-- BEGIN Recorded information --

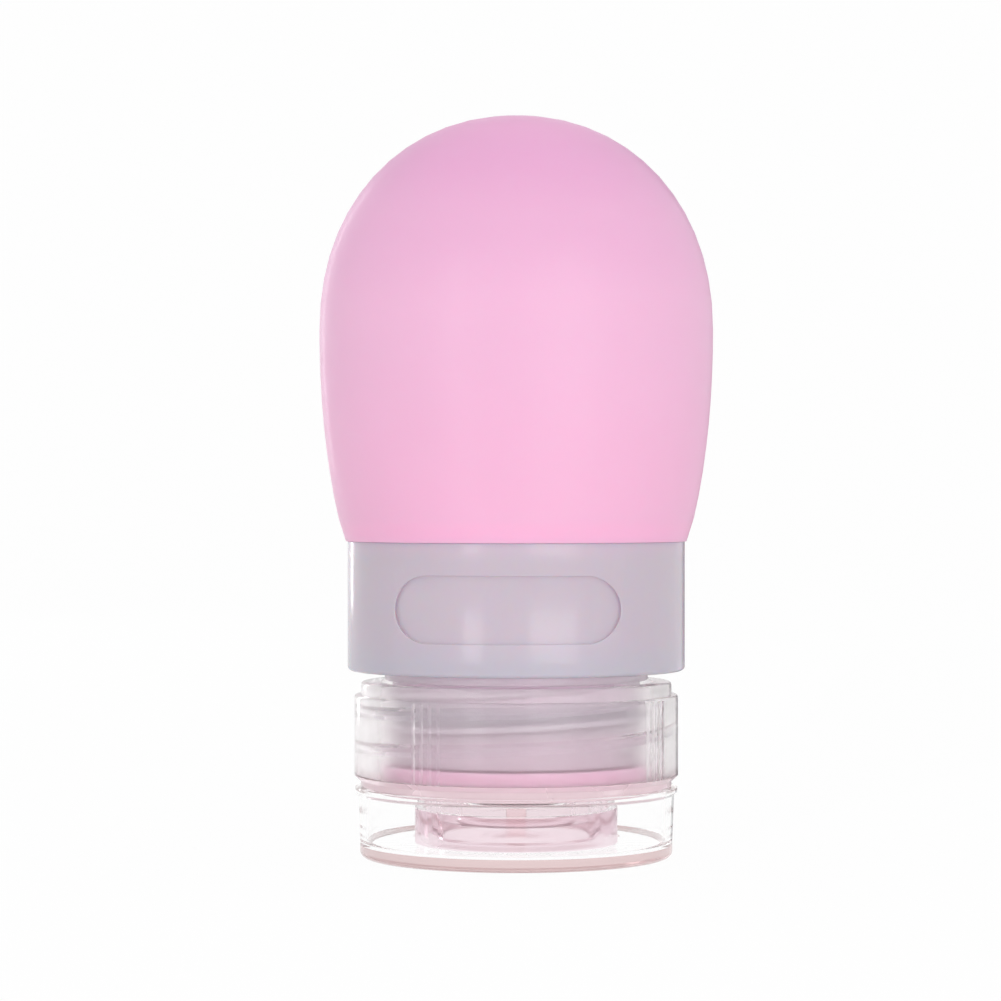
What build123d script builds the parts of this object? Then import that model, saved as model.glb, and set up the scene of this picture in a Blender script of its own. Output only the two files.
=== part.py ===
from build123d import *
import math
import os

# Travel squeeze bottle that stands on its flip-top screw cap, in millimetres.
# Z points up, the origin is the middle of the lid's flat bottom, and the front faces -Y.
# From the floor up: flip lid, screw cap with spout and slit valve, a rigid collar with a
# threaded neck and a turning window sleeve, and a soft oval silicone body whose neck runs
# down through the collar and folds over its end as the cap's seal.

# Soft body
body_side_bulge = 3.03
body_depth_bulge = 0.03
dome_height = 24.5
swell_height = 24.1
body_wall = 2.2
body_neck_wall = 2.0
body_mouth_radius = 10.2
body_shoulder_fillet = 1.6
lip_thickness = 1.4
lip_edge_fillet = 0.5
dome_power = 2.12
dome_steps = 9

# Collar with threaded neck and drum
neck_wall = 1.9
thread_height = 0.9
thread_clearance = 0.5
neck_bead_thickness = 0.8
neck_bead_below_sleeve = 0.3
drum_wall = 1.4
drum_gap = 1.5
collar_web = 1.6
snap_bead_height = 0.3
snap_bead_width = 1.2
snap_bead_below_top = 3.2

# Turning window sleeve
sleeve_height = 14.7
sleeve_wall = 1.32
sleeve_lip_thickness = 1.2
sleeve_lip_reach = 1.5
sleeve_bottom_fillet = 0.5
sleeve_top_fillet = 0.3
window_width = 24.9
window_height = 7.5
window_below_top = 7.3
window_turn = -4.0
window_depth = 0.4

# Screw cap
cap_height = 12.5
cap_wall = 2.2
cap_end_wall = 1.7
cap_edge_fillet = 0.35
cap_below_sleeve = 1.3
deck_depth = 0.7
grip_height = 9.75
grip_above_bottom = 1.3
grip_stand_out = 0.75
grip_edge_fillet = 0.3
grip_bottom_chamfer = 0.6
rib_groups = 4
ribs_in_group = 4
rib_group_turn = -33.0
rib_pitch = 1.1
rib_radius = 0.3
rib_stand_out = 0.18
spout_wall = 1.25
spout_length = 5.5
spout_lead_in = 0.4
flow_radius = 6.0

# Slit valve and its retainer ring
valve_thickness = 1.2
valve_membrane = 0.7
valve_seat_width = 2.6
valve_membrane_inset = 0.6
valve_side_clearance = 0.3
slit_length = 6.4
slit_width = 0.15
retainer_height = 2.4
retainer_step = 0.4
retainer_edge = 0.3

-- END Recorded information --

Repeat the data precisely, line by line.

Exercise result
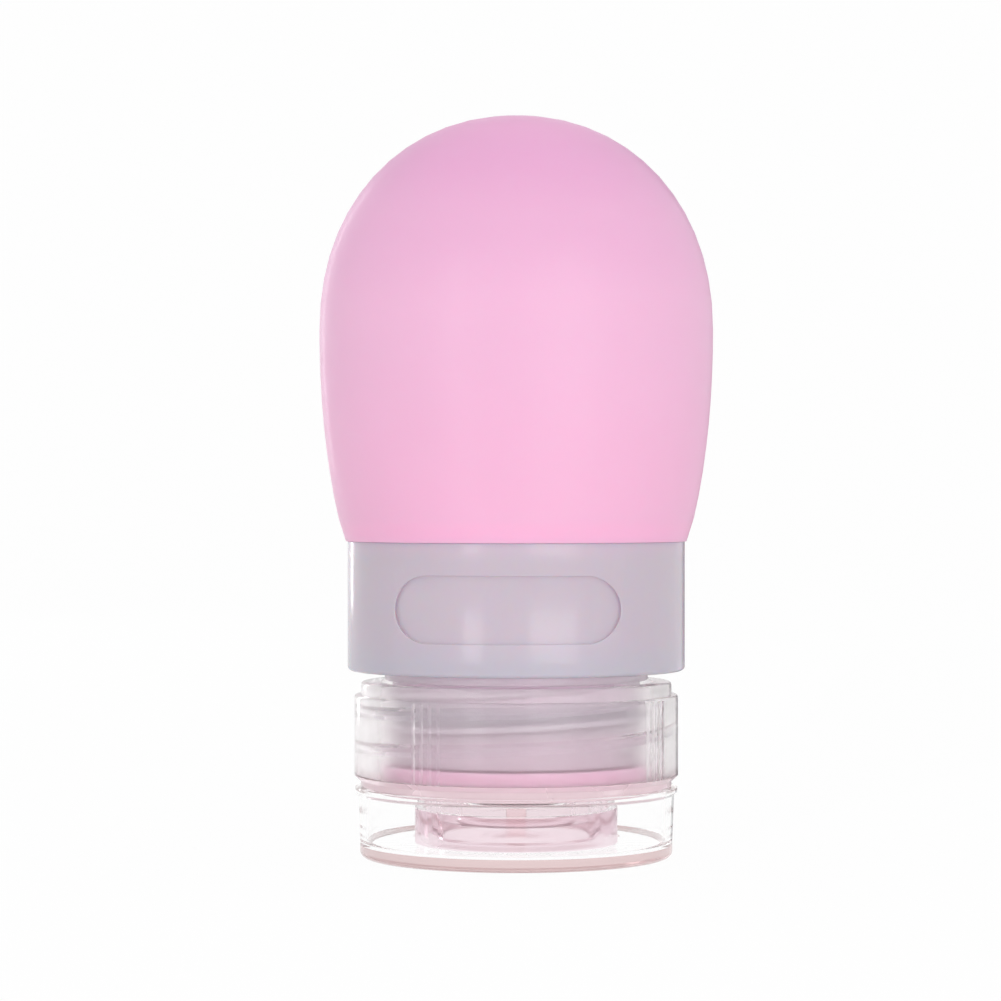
What build123d script builds the parts of this object? Then import that model, saved as model.glb, and set up the scene of this picture in a Blender script of its own. Output only the two files.
=== part.py ===
from build123d import *
import math
import os

# Travel squeeze bottle that stands on its flip-top screw cap, in millimetres.
# Z points up, the origin is the middle of the lid's flat bottom, and the front faces -Y.
# From the floor up: flip lid, screw cap with spout and slit valve, a rigid collar with a
# threaded neck and a turning window sleeve, and a soft oval silicone body whose neck runs
# down through the collar and folds over its end as the cap's seal.

# Soft body
body_side_bulge = 3.03
body_depth_bulge = 0.03
dome_height = 24.5
swell_height = 24.1
body_wall = 2.2
body_neck_wall = 2.0
body_mouth_radius = 10.2
body_shoulder_fillet = 1.6
lip_thickness = 1.4
lip_edge_fillet = 0.5
dome_power = 2.12
dome_steps = 9

# Collar with threaded neck and drum
neck_wall = 1.9
thread_height = 0.9
thread_clearance = 0.5
neck_bead_thickness = 0.8
neck_bead_below_sleeve = 0.3
drum_wall = 1.4
drum_gap = 1.5
collar_web = 1.6
snap_bead_height = 0.3
snap_bead_width = 1.2
snap_bead_below_top = 3.2

# Turning window sleeve
sleeve_height = 14.7
sleeve_wall = 1.32
sleeve_lip_thickness = 1.2
sleeve_lip_reach = 1.5
sleeve_bottom_fillet = 0.5
sleeve_top_fillet = 0.3
window_width = 24.9
window_height = 7.5
window_below_top = 7.3
window_turn = -4.0
window_depth = 0.4

# Screw cap
cap_height = 12.5
cap_wall = 2.2
cap_end_wall = 1.7
cap_edge_fillet = 0.35
cap_below_sleeve = 1.3
deck_depth = 0.7
grip_height = 9.75
grip_above_bottom = 1.3
grip_stand_out = 0.75
grip_edge_fillet = 0.3
grip_bottom_chamfer = 0.6
rib_groups = 4
ribs_in_group = 4
rib_group_turn = -33.0
rib_pitch = 1.1
rib_radius = 0.3
rib_stand_out = 0.18
spout_wall = 1.25
spout_length = 5.5
spout_lead_in = 0.4
flow_radius = 6.0

# Slit valve and its retainer ring
valve_thickness = 1.2
valve_membrane = 0.7
valve_seat_width = 2.6
valve_membrane_inset = 0.6
valve_side_clearance = 0.3
slit_length = 6.4
slit_width = 0.15
retainer_height = 2.4
retainer_step = 0.4
retainer_edge = 0.3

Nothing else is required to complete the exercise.